Why deep learning trained on radiologist-labeled data may be worth added time, costs
Deep learning trained on radiologist-labeled images better detects life-threatening lung conditions compared to models developed using computer-generated data labels, new research published Tuesday suggests.
Many new, open-source image repositories contain labels derived via natural language processing, yet some experts argue these algorithms fall short upon radiologist inspection. Despite varying opinions, there’s been little research into this debate on man versus machine.
Using pneumothorax as a testing ground, imaging and data experts found algorithms trained by the hand of radiologists performed “significantly” better, they reported in Academic Radiology. This proved particularly true when assessing tools on images from outside healthcare organizations, a key hurdle for many AI architectures.
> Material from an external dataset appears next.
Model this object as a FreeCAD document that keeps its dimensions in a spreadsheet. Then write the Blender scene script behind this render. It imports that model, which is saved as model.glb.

“The improved performance on the external dataset suggests that models trained with radiologist labels are more generalizable, and would provide better accuracy for pneumothorax detection when deployed into different institutions and clinical settings,” James Thomas Patrick Decourcy Hallinan, with the National University Hospital’s Department of Diagnostic Imaging in Singapore, and co-authors added.
The team used the National Institutes of Health ChestX-ray14 repository to develop two datasets: the original source containing 112,1220 frontal chest X-rays, including 5,302 positive labels for pneumothorax and 106,818 negatives; and another developed by four rads with 5,138 positive and 104,751 negative labels.
Those sets were used to independently train three CNN tools (ResNet-50, DenseNet-121 and EfficientNetB3). On internal NIH data, all models trained via radiologist labels notched much higher area under the receiver operating characteristic curve scores compared to NLP-trained networks.
And while NLP labels did well on NIH data, performance dropped “markedly” when tested on an external set of 525 chest radiographs from the Singapore-based emergency department.
Having radiologists manually manage images requires long hours and higher costs compared to NLP labels, which are based on existing radiology reports. And as technology improves, providers will likely face tough decisions on which to choose.
“As reasonable performance can already be obtained from automated NLP labels in large imaging repositories, radiology AI algorithm developers have to balance the benefits of radiologist annotation with the considerably higher barriers to obtaining such labels,” the authors concluded.